Small hooty
I've long been dubious about the constant references to the Smoot-Hawley Tariff as a major contributor to the 1930's depression. Intuitively the causation seemed wrong, and the analogy to today's situation seemed even more wrong. But I didn't have enough data to settle the question one way or the other.
Found an
article that verifies my intuition with a rigorous economical analysis. The author says Canada was the only country that retaliated with its own counter-tariffs, but since Canada's economy was tanking along with everyone else, the cross-border trade was decreasing dramatically anyway. So the tariff caused real
political friction with Canada, but its
economic effect (if any) was swamped by the overall drop.
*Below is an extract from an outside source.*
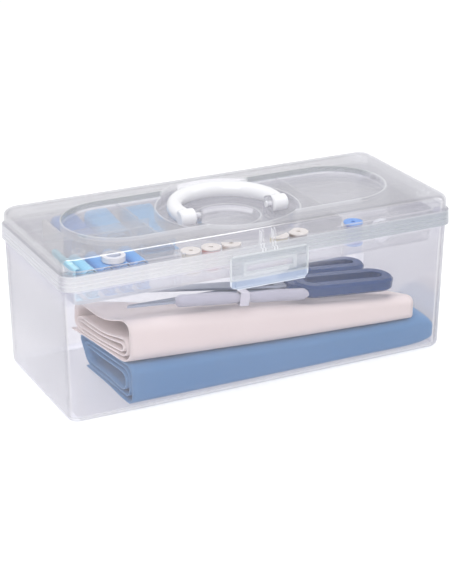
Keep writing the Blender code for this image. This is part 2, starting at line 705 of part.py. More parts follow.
def make_blade(name, side, look, parent):
    """One blade, its tip towards -X. Side is 1 for the upper blade, which points to the rear."""
    half = BLADE_WIDTH / 2
    outline = [
        (BLADE_TAIL, -half * 0.8),
        (BLADE_TAIL, half * 0.7),
        (-0.010, half),
        (-BLADE_LENGTH * 0.6, half * 0.7),
        (-BLADE_LENGTH, half * 0.05),
        (-BLADE_LENGTH * 0.98, -half * 0.15),
        (-0.010, -half * 0.9),
    ]
    outline = turned([(x, y * side) for x, y in outline], -side * BLADE_OPENING)
    low = GAP / 2 if side > 0 else -GAP / 2 - BLADE_THICKNESS
    mesh = bmesh.new()
    flat_plate(mesh, outline, low, low + BLADE_THICKNESS)
    blade = finish(name, mesh, look)
    hole = [circle((0, 0, z), SCREW_RADIUS + GAP, "Z", 16) for z in (-0.01, 0.01)]
    cutter = loft(f"{name}_hole", hole)
    combine(blade, "DIFFERENCE", cutter)
    blade.parent = cutter.parent = parent
    return blade


def make_grip(name, side, loop_half, loop_middle, look, parent):
    """A finger loop with its neck, reaching from the end of a blade. Side is 1 for the rear one."""
    thick = GRIP_THICKNESS / 2
    steps = ((-thick, GRIP_EDGE), (-thick + GRIP_EDGE, 0), (thick - GRIP_EDGE, 0), (thick, GRIP_EDGE))
    rings = [rectangle(loop_half[0] - i, loop_half[1] - i, loop_half[1] - i, z, 7) for z, i in steps]
    move = Vector((*loop_middle, 0))
    grip = loft(name, [[p + move for p in ring] for ring in rings], look)
    hole_x, hole_y = loop_half[0] - GRIP_RIM, loop_half[1] - GRIP_RIM
    hole = [rectangle(hole_x, hole_y, hole_y, z, 7) for z in (-2 * thick, 2 * thick)]
    cutter = loft(f"{name}_hole", [[p + move for p in ring] for ring in hole])
    start_x = BLADE_TAIL * math.cos(BLADE_OPENING) + BLADE_WIDTH / 2 * math.sin(BLADE_OPENING) + GAP / 2
    near, far = (side * y for y in GRIP_NECK)
    end_x = loop_middle[0] - loop_half[0] + GRIP_OVERLAP
    outer, inner = (loop_middle[1] + side * y for y in GRIP_ROOT)
    ends = [(start_x, near), (start_x, far), (end_x, outer), (end_x, inner)]
    mesh = bmesh.new()
    flat_plate(mesh, ends, -thick + 0.0015, thick - 0.0015)
    neck = finish(f"{name}_neck", mesh)
    combine(grip, "UNION", neck)
    combine(grip, "DIFFERENCE", cutter)
    grip.parent = neck.parent = cutter.parent = parent
    return grip


def make_scissors(steel, navy):
    """Tailor's scissors lying half open on the cream cloth, on a parent empty at their screw."""
    scissors = bpy.data.objects.new("scissors", None)
    bpy.context.scene.collection.objects.link(scissors)
    x, y = SCISSORS_PIVOT
    scissors.location = (x, y, cream_top(x) + GRIP_THICKNESS / 2 + 2 * GAP)
    scissors.rotation_euler = (0, SCISSORS_TILT, 0)
    make_blade("scissor_blade_upper", 1, steel, scissors)
    make_blade("scissor_blade_lower", -1, steel, scissors)
    make_grip("scissor_grip_large", -1, LARGE_GRIP_HALF, LARGE_GRIP_MIDDLE, navy, scissors)
    make_grip("scissor_grip_small", 1, SMALL_GRIP_HALF, SMALL_GRIP_MIDDLE, navy, scissors)
    shaft_ends = (-BLADE_THICKNESS - GAP, BLADE_THICKNESS + 0.001)
    shaft = [circle((0, 0, z), SCREW_RADIUS, "Z", 16) for z in shaft_ends]
    screw = loft("scissor_screw", shaft, steel)
    low = BLADE_THICKNESS + 2 * GAP
    steps = ((low, 0), (low + 0.001, 0), (low + 0.0016, 0.001))
    head = [circle((0, 0, z), SCREW_HEAD - inset, "Z", 20) for z, inset in steps]
    cap = loft("scissor_screw_head", head)
    combine(screw, "UNION", cap)
    screw.parent = cap.parent = scissors


def make_hank(look):
    """A folded hank of elastic in front of the scissors, with a band round its middle."""
    along = HANK_RIGHT - HANK_LEFT
    middle = (HANK_LEFT + HANK_RIGHT) / 2
    slope = Matrix.Rotation(-math.atan2(along.y, along.x), 4, "Y")
    turn = Matrix.Translation((middle.x, HANK_Y, middle.y)) @ slope

    def placed(half_x, half_z, radius, thick):
        outline = rectangle(half_x, half_z, radius, 0, 5)
        return [[turn @ Vector((p.x, y, p.y)) for p in outline] for y in (-thick / 2, thick / 2)]

    half = HANK_HEIGHT / 2
    loft("elastic_hank", placed(along.length / 2, half, half, HANK_THICKNESS), look)
    over = GAP + HANK_BAND_THICKNESS
    corner = 0.0008
    band = loft("hank_band", placed(HANK_BAND_WIDTH / 2, half + over, corner, HANK_THICKNESS + 2 * over), look)
    room = placed(HANK_BAND_WIDTH, half + GAP, corner / 2, HANK_THICKNESS + 2 * GAP)
    combine(band, "DIFFERENCE", loft("hank_band_room", room))


def tray_floor():
    return TRAY_BOTTOM + TRAY_WALL + GAP


def make_spool(name, x, spool_look, thread_look):
    """A flanged spool standing in the tray, and the thread wound on it."""
    low = tray_floor()
    high = low + SPOOL_HEIGHT
    profile = (
        (SPOOL_RADIUS, low),
        (SPOOL_RADIUS, low + SPOOL_FLANGE),
        (SPOOL_CORE, low + SPOOL_FLANGE),
        (SPOOL_CORE, high - SPOOL_FLANGE),
        (SPOOL_RADIUS, high - SPOOL_FLANGE),
        (SPOOL_RADIUS, high),
    )
    spool = loft(f"{name}_spool", [circle((x, SPOOL_Y, z), r, "Z", 20) for r, z in profile], spool_look)
    bore = [circle((x, SPOOL_Y, z), SPOOL_BORE, "Z", 12) for z in (low - 0.001, high + 0.001)]
    combine(spool, "DIFFERENCE", loft(f"{name}_spool_bore", bore))
    ends = (low + SPOOL_FLANGE + GAP, high - SPOOL_FLANGE - GAP)
    wound = SPOOL_RADIUS - THREAD_INSET
    thread = loft(f"{name}_thread", [circle((x, SPOOL_Y, z), wound, "Z", 20) for z in ends], thread_look)
    room = [circle((x, SPOOL_Y, z), SPOOL_CORE + GAP, "Z", 20) for z in (low, high)]
    combine(thread, "DIFFERENCE", loft(f"{name}_thread_room", room))


def make_pad(name, low, high, look, corner=0.003):
    """A soft block with rounded sides and edges."""
    half_x, half_y = (high[0] - low[0]) / 2, (high[1] - low[1]) / 2
    move = Vector(((high[0] + low[0]) / 2, (high[1] + low[1]) / 2, 0))
    inset = corner * 0.6
    heights = ((low[2], inset), (low[2] + inset, 0), (high[2] - inset, 0), (high[2], inset))
    rings = [rectangle(half_x - i, half_y - i, corner - i, z, 3) for z, i in heights]
    loft(name, [[p + move for p in ring] for ring in rings], look)


def make_ribbons(blue, white):
    """Flat-wound ribbons standing side by side in the front left compartment, with a roll of tape on them."""
    low = tray_floor()
    front = -TRAY_WIDTH / 2 + TRAY_WALL + TRAY_DRAFT + GAP
    half_x, half_z = RIBBON_SIZE[0] / 2, RIBBON_SIZE[2] / 2
    for number in range(RIBBON_COUNT):
        x = RIBBON_START + number * RIBBON_PITCH
        outline = rectangle(half_z, half_x, half_x, 0, 4)
        rings = [[(x + p.y, y, low + half_z + p.x) for p in outline] for y in (front, front + RIBBON_SIZE[1])]
        loft(f"blue_ribbon_{number + 1}", rings, blue)
    tape_x = RIBBON_START + (RIBBON_COUNT - 1) / 2 * RIBBON_PITCH
    tape_y = front + TAPE_RADIUS
    tape_low = low + RIBBON_SIZE[2] + GAP
    ends = (tape_low, tape_low + TAPE_WIDTH)
    tape = loft("white_tape_roll", [circle((tape_x, tape_y, z), TAPE_RADIUS, "Z", 24) for z in ends], white)
    bore = [circle((tape_x, tape_y, z), TAPE_BORE, "Z", 20) for z in (ends[0] - 0.001, ends[1] + 0.001)]
    combine(tape, "DIFFERENCE", loft("white_tape_bore", bore))


def make_fabrics(looks):
    """Folded pieces of fabric in the left and middle compartments."""
    low = tray_floor()
    left = -TRAY_LENGTH / 2 + TRAY_WALL + TRAY_DRAFT + GAP
    front = -TRAY_WIDTH / 2 + TRAY_WALL + TRAY_DRAFT + GAP
    rear_low = LONG_DIVIDER_Y + DIVIDER_THICKNESS / 2 + 0.0008
    rear_high = -front - 0.001
    ribbon_end = RIBBON_START - RIBBON_SIZE[0] / 2
    cyan_high = (ribbon_end - 2 * GAP, front + 0.048, low + 0.0255)
    make_pad("cyan_cloth", (left, front, low), cyan_high, looks["cyan"])
    beside = DIVIDER_X + DIVIDER_THICKNESS / 2 + GUIDE_SIZE + 0.001
    peach_high = (left + 0.0215, rear_high, low + 0.0265)
    make_pad("peach_tape", (left + 0.016, rear_low, low), peach_high, looks["peach"], 0.002)
    make_pad("navy_fabric", (left + 0.0225, rear_low, low), (-0.1005, rear_high, low + 0.0245), looks["navy"])
    make_pad("sky_fabric", (-0.0995, rear_low, low), (-beside, rear_high, low + 0.0235), looks["sky"])
    inner = DIVIDER_X - DIVIDER_THICKNESS / 2 - GUIDE_SIZE - 0.001
    ribbon_high = (-inner + 0.022, rear_high - 0.006, low + 0.0165)
    make_pad("sky_ribbon", (-inner, rear_low, low), ribbon_high, looks["sky"])


def make_pin_wheel(white):
    """A pin wheel standing on its edge, facing the front."""
    x, y = PIN_WHEEL_PLACE
    z = tray_floor() + PIN_WHEEL_RADIUS
    outline = [Vector((x + p.x, z + p.y)) for p in circle((0, 0, 0), PIN_WHEEL_RADIUS, "Z", 24)]
    loft("pin_wheel", upright(outline, y - PIN_WHEEL_THICKNESS / 2, y + PIN_WHEEL_THICKNESS / 2), white)


def make_contents():
    blue = material("blue_cotton", (0.13, 0.28, 0.5), 0.9)
    cream = material("cream_cotton", (0.8, 0.7, 0.66), 0.9)
    steel = material("steel", (0.55, 0.56, 0.58), 0.3)
    steel.node_tree.nodes["Principled BSDF"].inputs["Metallic"].default_value = 1
    navy = material("navy_plastic", (0.02, 0.03, 0.08), 0.3)
    white = material("white_elastic", (0.88, 0.86, 0.9), 0.8)
    looks = {
        "sky": material("sky_cotton", (0.15, 0.42, 0.8), 0.9),
        "navy": material("navy_cotton", (0.06, 0.1, 0.35), 0.9),
        "cyan": material("cyan_cotton", (0.5, 0.8, 0.92), 0.9),
        "peach": material("peach_tape", (0.9, 0.65, 0.5), 0.8),
    }
    threads = {
        "cream": (0.85, 0.78, 0.62),
        "pink": (0.8, 0.45, 0.45),
        "ivory": (0.88, 0.85, 0.78),
        "yellow": (0.85, 0.75, 0.4),
        "brown": (0.35, 0.25, 0.2),
        "blue": (0.1, 0.25, 0.75),
    }
    make_cloths(blue, cream)
    make_scissors(steel, navy)
    make_hank(white)
    make_ribbons(looks["sky"], white)
    make_fabrics(looks)
    make_pin_wheel(white)
    for place, (name, colour) in zip(SPOOL_PLACES, threads.items()):
        make_spool(name, place, white, material(f"{name}_thread", colour, 0.7))


def clear_scene():
    for obj in list(bpy.data.objects):
        bpy.data.objects.remove(obj)


def main():
    clear_scene()
    frosted = material("frosted_plastic", (0.86, 0.86, 0.9), 0.4, 0.6)
    clear = material("clear_plastic", (0.9, 0.9, 0.93), 0.08, 0.9)
    white = material("white_plastic", (0.95, 0.95, 0.96), 0.25)
    make_base(frosted)
    make_lid(clear)
    make_handle(white)
    make_latch(clear)
    make_tray(frosted)
    make_cross_dividers(frosted)
    make_contents()


main()
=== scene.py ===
# A clear sewing box with its tray, cloths, scissors and threads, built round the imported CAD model.
import json
import math

import bmesh
import bpy
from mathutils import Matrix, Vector, noise


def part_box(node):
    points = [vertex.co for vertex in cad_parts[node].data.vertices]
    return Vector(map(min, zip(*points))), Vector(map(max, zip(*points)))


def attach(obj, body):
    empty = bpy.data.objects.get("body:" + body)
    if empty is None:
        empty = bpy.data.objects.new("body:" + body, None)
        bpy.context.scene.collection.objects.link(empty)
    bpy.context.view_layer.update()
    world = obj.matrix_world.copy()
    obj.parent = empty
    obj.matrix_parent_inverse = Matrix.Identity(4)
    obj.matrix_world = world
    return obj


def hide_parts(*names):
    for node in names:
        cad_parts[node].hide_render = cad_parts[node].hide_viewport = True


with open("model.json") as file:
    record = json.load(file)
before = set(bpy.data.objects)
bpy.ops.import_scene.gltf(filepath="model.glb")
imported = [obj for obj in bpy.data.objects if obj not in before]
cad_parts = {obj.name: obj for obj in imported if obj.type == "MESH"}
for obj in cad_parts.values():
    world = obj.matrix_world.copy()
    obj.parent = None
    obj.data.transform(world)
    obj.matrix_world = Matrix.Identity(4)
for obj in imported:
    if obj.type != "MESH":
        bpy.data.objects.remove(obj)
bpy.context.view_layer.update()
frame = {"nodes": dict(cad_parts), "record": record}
bodyOfNode = {
    node: body for body, nodes in frame["record"]["behaviour"]["bodies"].items() for node in nodes
}
print("frame loaded:", len(bodyOfNode), "nodes")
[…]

Thus the modern free-traders are wrong when they use historical precedent to warn us against a "trade war". And the analogy to modern times doesn't work either; as Polistra
noted last year, and even the New York Times acknowledged more recently, today's most successful manufacturing countries have strong import protections. This tells us that even if import tariffs may have been harmful in the conditions that prevailed 70 years ago, they are
not harmful today. Japan, Korea, China and India are smart countries with a strong focus on growth and production. If they found that tariffs damaged their own manufacturers, they would drop the tariffs in a heartbeat.
Obviously the US operates on a different principle. Our official goal for the last 25 years has been to destroy our own manufacturers and impoverish our own citizens, in order to maximize global economic efficiency.